Because torque steer is caused by, well, torque, limiting engine output until the accelerating vehicle gets its legs under itself also works. This is the technique used by Mazda in the Mazdaspeed3. Boost from the 2.3-liter engine's turbocharger is limited in first and second gear, reducing the normally 280 available pound-feet of torque to a level that's a bit more manageable. Even with this "Advanced Torque Management" system doing its thing, the 'Speed3 still exhibited a noticeable level of torque steer during our testing.
Another solution is to use some sort of differential technology to control what wheel gets the torque. However, because the effects of torque steer happen downstream from the diff, there's little a traditional mechanical differential can do to help, and in some situations, the way they send power to the wheel with the most ability to use it can actually create even more torque steer. Electronic differentials that can be programmed to recognize torque steer and compensate or brake-biasing virtual differential systems typically fare better here.
Finally, the best way to fix torque steer happens at the vehicle and suspension design level. Employing packaging tricks to mount the differential closer to the centerline of the vehicle can result in equal-lengh half shafts, which can cancel out torque steer. The Fiat 500 Abarth uses this system. Additionally, employing better suspension geometry than is afforded by the standard McPherson strut setup, such as the RevoKnuckle system made famous by the 300-horsepower Ford Focus RS, can help to keep the steering wheel straight.

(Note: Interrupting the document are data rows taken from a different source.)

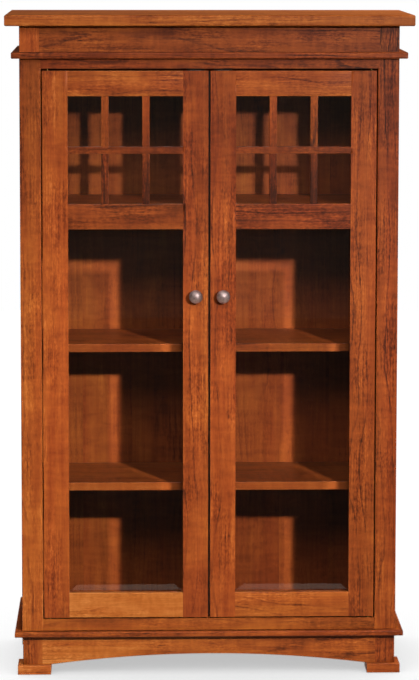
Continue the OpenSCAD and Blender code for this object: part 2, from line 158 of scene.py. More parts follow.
class Tree:
    """A short way to write a node tree. Sockets and plain values both go in as values."""

    def __init__(self, tree):
        self.tree = tree

    def feed(self, socket, value):
        if isinstance(value, bpy.types.NodeSocket):
            self.tree.links.new(value, socket)
        else:
            socket.default_value = value

    def add(self, kind, settings=None, **values):
        node = self.tree.nodes.new(kind)
        for key, value in (settings or {}).items():
            setattr(node, key, value)
        for key, value in values.items():
            self.feed(node.inputs[key.replace("_", " ")], value)
        return node

    def math(self, operation, *values, clamp=False):
        node = self.add("ShaderNodeMath", {"operation": operation, "use_clamp": clamp})
        for socket, value in zip(node.inputs, values):
            self.feed(socket, value)
        return node.outputs[0]

    def noise(self, vector, scale, detail=2.0, roughness=0.5, distortion=0.0):
        """Noise about 0, mostly within -0.5 and 0.5. scale is one number or one for each axis."""
        if isinstance(scale, tuple):
            vector = self.scaled(vector, scale)
            scale = 1.0
        node = self.add("ShaderNodeTexNoise", Vector=vector, Scale=scale, Detail=detail,
                        Roughness=roughness, Distortion=distortion)
        return self.math("SUBTRACT", node.outputs["Fac"], 0.5)

    def scaled(self, vector, factors):
        node = self.add("ShaderNodeVectorMath", {"operation": "MULTIPLY"})
        self.feed(node.inputs[0], vector)
        self.feed(node.inputs[1], factors)
        return node.outputs[0]

    def ranged(self, value, low, high, to_low=0.0, to_high=1.0, smooth=True):
        kind = "SMOOTHSTEP" if smooth else "LINEAR"
        return self.add("ShaderNodeMapRange", {"interpolation_type": kind}, Value=value, From_Min=low,
                        From_Max=high, To_Min=to_low, To_Max=to_high).outputs["Result"]

    def ramp(self, value, stops):
        """A colour ramp through (place, colour) stops."""
        node = self.add("ShaderNodeValToRGB", Fac=value)
        elements = node.color_ramp.elements
        while len(elements) < len(stops):
            elements.new(1.0)
        for element, (place, colour) in zip(elements, stops):
            element.position = place
            element.color = (*colour, 1.0)
        return node.outputs["Color"]

    def sum(self, start, *terms):
        """start plus each term, where a term is (socket, factor)."""
        total = start
        for socket, factor in terms:
            total = self.math("MULTIPLY_ADD", socket, factor, total)
        return total


def new_material(name):
    """A material and its tree, with a Principled shader on the output."""
    material = bpy.data.materials.new(name)
    material.use_nodes = True
    material.node_tree.nodes.clear()
    t = Tree(material.node_tree)
    shader = t.add("ShaderNodeBsdfPrincipled")
    output = t.add("ShaderNodeOutputMaterial")
    t.tree.links.new(shader.outputs[0], output.inputs["Surface"])
    return material, t, shader


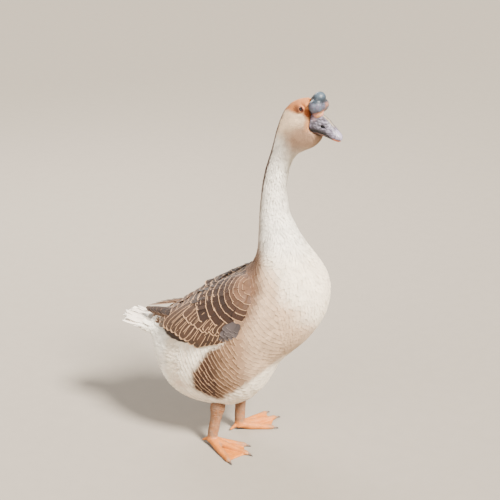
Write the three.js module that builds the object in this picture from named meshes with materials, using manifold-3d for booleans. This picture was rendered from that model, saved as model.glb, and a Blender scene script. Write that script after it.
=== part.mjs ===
// A domestic knobbed goose, standing, life size, in millimetres.
// +X is where the breast faces, +Y is the bird's left, +Z is up. The feet stand on z = 0.
// The bird is one smooth form parted by thin cuts into the pieces a person would name.
import * as THREE from "three";
import { mergeVertices } from "three/addons/utils/BufferGeometryUtils.js";
import Module from "manifold-3d";

const wasm = await Module();
wasm.setup();

// ---------------------------------------------------------------- driving dimensions
const GAP = 0.35; // air between pieces that touch
const RING_SIDES = 28; // facets round the trunk, neck and head
const NECK_STATION = 13; // a ring at each station from here up, and two below
const SLIVER = 0.05; // facets thinner than this are taken out of a finished piece

// The trunk, neck and head are one form. Each station is a slanted section:
// its point on the back line, its point on the belly line, half its width, and how square it is.
const BODY = [
  { back: [-171, 264], belly: [-164, 239], half: 16, square: 2.0 }, // root of the tail
  { back: [-161, 272], belly: [-157, 216], half: 32, square: 2.0 },
  { back: [-142, 283], belly: [-150, 173], half: 50, square: 2.0 }, // rump and vent
  { back: [-112, 298], belly: [-128, 124], half: 70, square: 2.05 },
  { back: [-76, 318], belly: [-91, 93], half: 88, square: 2.1 }, // hanging belly
  { back: [-38, 344], belly: [-34, 82], half: 99, square: 2.15 },
  { back: [-4, 370], belly: [43, 88], half: 104, square: 2.15 },
  { back: [26, 391], belly: [102, 134], half: 105, square: 2.1 },
  { back: [50, 408], belly: [138, 203], half: 102, square: 2.05 },
  { back: [67, 423], belly: [197, 264], half: 97, square: 2.0 },
  { back: [77, 441], belly: [236, 328], half: 89, square: 2.0 }, // breast
  { back: [82, 458], belly: [244, 390], half: 77, square: 2.0 },
  { back: [85, 476], belly: [229, 430], half: 64, square: 2.0 }, // root of the neck
  { back: [86, 498], belly: [201, 463], half: 51.5, square: 2.0 },
  { back: [87, 522], belly: [174, 498], half: 41, square: 2.0 },
  { back: [88.5, 558], belly: [151, 541], half: 32.5, square: 2.0 },
  { back: [92, 600], belly: [143, 594], half: 27.5, square: 2.0 },
  { back: [99, 640], belly: [149, 640], half: 25, square: 2.0 }, // slimmest of the neck
  { back: [108, 672], belly: [159, 662], half: 24, square: 2.0 },
  { back: [117.5, 702], belly: [174, 679], half: 24.5, square: 2.05 },
  { back: [126, 729], belly: [195, 691], half: 25.5, square: 2.1 }, // throat and nape
  { back: [134, 751], belly: [213, 700], half: 26, square: 2.1 },
  { back: [144, 771], belly: [223, 709], half: 25.5, square: 2.1 }, // cheeks
  { back: [158, 785.5], belly: [229, 717], half: 24, square: 2.15 },
  { back: [176, 795.5], belly: [233, 725], half: 22.5, square: 2.2 }, // crown and eyes
  { back: [196, 801], belly: [236, 733], half: 20, square: 2.3 },
  { back: [212, 799], belly: [237, 741], half: 15, square: 2.4 }, // buried under the bill
];
const HEAD_TURN = THREE.MathUtils.degToRad(-18); // the head looks a little to the bird's right
const TURN_AXIS = { x: 130, from: 610, to: 700 }; // the turn grows up the neck between these heights

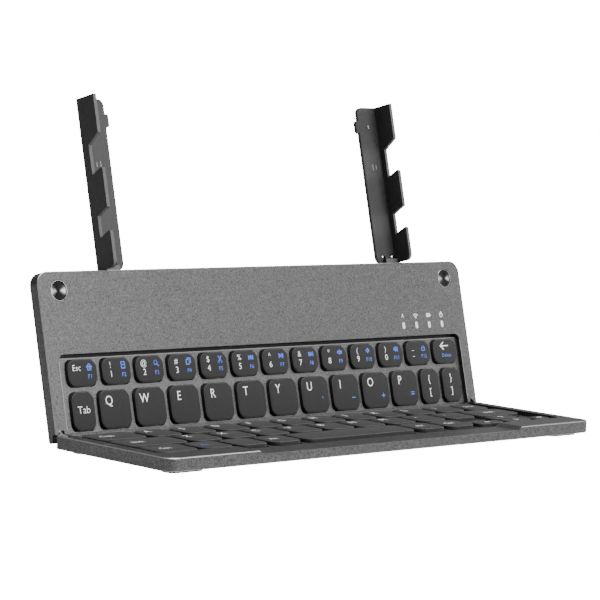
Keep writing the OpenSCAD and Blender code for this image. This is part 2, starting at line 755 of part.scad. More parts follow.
// Rubber pad behind the arm's tip, its stud pushed through the flange
module arm_pad() {
    translate([pad_x, pad_y, arm_back_z - pad_t]) cylinder(h = pad_t, r = pad_r);
    translate([pad_x, pad_y, arm_back_z - 0.1]) cylinder(h = arm_sheet + 0.2, r = stud_r);
}

module arm_pad_right() color([0.12, 0.12, 0.12]) arm_pad();
module arm_pad_left() color([0.12, 0.12, 0.12]) mirror([1, 0, 0]) arm_pad();

// Bracket on the panel's top edge: a plate, a stop lug before the arm and two knuckles
module arm_bracket() {
    difference() {
        union() {
            translate([bracket_x0, outer_y, arm_axis_z])
                cube([bracket_x1 - bracket_x0, bracket_t, lug_z1 - arm_axis_z]);
            translate([bracket_x0, outer_y, lug_z0])
                cube([bracket_x1 - bracket_x0, lug_h, lug_z1 - lug_z0]);
            for (x = [[bracket_x0, arm_knuckle_x0 - knuckle_gap],
                [arm_knuckle_x1 + knuckle_gap, bracket_x1]]) {
                translate([x[0], arm_axis_y, arm_axis_z]) rotate([0, 90, 0])
                    cylinder(h = x[1] - x[0], r = knuckle_r);
                translate([x[0], outer_y, arm_axis_z])
                    cube([x[1] - x[0], arm_axis_y - outer_y, knuckle_r]);
            }
        }
        translate([bracket_x0 - 1, arm_axis_y, arm_axis_z]) rotate([0, 90, 0])
            cylinder(h = arm_w, r = arm_pin_r);
    }
}

module arm_hinge_brackets() color([0.3, 0.3, 0.3]) both_sides() arm_bracket();

module arm_hinge_pins() color([0.8, 0.8, 0.82]) both_sides()
    translate([bracket_x0, arm_axis_y, arm_axis_z]) rotate([0, 90, 0])
        cylinder(h = bracket_x1 - bracket_x0, r = arm_pin_r);

// ---------- keys ----------

module caps(row, first, last, y, l) color([0.2, 0.2, 0.2])
    for (i = [first:last]) key_cap(key_x(row, i), y, row[i], l);

module keys_caps_row() caps(caps_row, 0, len(caps_row) - 1, caps_y, letter_l);
module keys_shift_row() caps(shift_row, 0, len(shift_row) - 1, shift_y, letter_l);
module keys_front_left() caps(front_row, 0, len(front_row_left) - 1, front_y, letter_l);
module key_space() caps(front_row, len(front_row_left), len(front_row_left), front_y, letter_l);
module keys_front_right() {
    last = len(front_row) - 1;
    caps(front_row, len(front_row_left) + 1, last - 3, front_y, letter_l);
    caps(front_row, last - 2, last, arrow_y(), half_l);
    caps(front_row, last - 1, last - 1, front_y, half_l);
}

// ---------- the part ----------

on_base() base_frame();
on_base() base_bottom_cover();
on_base() base_key_web();
on_base() base_support_plate();
on_base() base_dome_sheet();
on_base() base_magnets();
on_base() feet();  // base_feet
on_base() screws();  // base_screws
on_base() base_hinge_leaves();
on_base() fold_hinge_pins();
on_rear() rear_frame();
on_rear() rear_back_cover();
on_rear() rear_key_web();
on_rear() rear_support_plate();
on_rear() rear_dome_sheet();
on_rear() main_board();
on_rear() battery();
on_rear() charge_socket();
on_rear() indicator_lenses();
on_rear() magnet_caps();
on_rear() feet();  // rear_feet
on_rear() screws();  // rear_screws
on_rear() rear_hinge_leaves();
on_rear() arm_hinge_brackets();
on_rear() arm_hinge_pins();
on_rear() arm_left();
on_rear() arm_right();
on_rear() arm_pad_left();
on_rear() arm_pad_right();
on_base() keys_caps_row();
on_base() keys_shift_row();
on_base() keys_front_left();
on_base() key_space();
on_base() keys_front_right();
for (i = [0:12]) {
    on_rear() caps(number_row, i, i, number_y, number_l);
    on_rear() caps(letter_row, i, i, letter_y, letter_l);
}
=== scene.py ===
"""Folding keyboard with two toothed tablet arms: finishes, key caps, legends and light."""
import json
import math

import bmesh
import bpy
from mathutils import Matrix, Vector


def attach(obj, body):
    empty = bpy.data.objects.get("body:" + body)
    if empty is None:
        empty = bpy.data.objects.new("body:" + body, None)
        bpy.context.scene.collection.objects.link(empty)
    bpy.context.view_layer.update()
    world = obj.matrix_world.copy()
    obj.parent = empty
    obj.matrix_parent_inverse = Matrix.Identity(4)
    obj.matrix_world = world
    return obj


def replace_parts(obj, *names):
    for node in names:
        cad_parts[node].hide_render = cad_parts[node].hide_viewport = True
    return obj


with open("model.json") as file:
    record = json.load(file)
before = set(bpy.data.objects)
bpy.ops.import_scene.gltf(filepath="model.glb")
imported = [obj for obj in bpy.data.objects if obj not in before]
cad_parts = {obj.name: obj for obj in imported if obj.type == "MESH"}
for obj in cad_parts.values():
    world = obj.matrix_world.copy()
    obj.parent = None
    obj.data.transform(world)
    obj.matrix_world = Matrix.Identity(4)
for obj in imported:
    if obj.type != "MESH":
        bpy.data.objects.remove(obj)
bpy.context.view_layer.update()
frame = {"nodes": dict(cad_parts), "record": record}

MM = 0.001
OPEN_ANGLE = math.radians(104.5)
joints = {j["name"]: j for j in frame["record"]["behaviour"]["joints"]}
HEEL = 3.0
# The line where the two rims meet lies behind and above the hinge axis.
fold_line = Vector(joints["board_fold"]["pos_m"]) + MM * Vector(
    (0, HEEL / 2, HEEL / 2 / math.tan(OPEN_ANGLE / 2)))

# A panel's own axes: X along the fold, Y away from it on the rear panel and towards it on the
# base, which is the way the legends read, and Z out of the keyed face.  Millimetres.
BASE = Matrix.Translation(fold_line) @ Matrix.Scale(MM, 4)
REAR = (Matrix.Translation(fold_line) @ Matrix.Rotation(math.pi - OPEN_ANGLE, 4, "X")
        @ Matrix.Scale(MM, 4))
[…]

What can I do to limit torque steer?
The best way for you to limit the torque steer in your current car without dramatically altering the engine bay and suspension geometry is to exercise restraint with your pedal foot for the first few feet of acceleration. The Internet is awash with accounts of backyard tuners experiencing success with everything from chassis braces and adjustments in alignment to stronger bushings for the engine mounts and various suspension components. However, there is comparatively little documented proof that any of these bolt-on solutions really work consistently.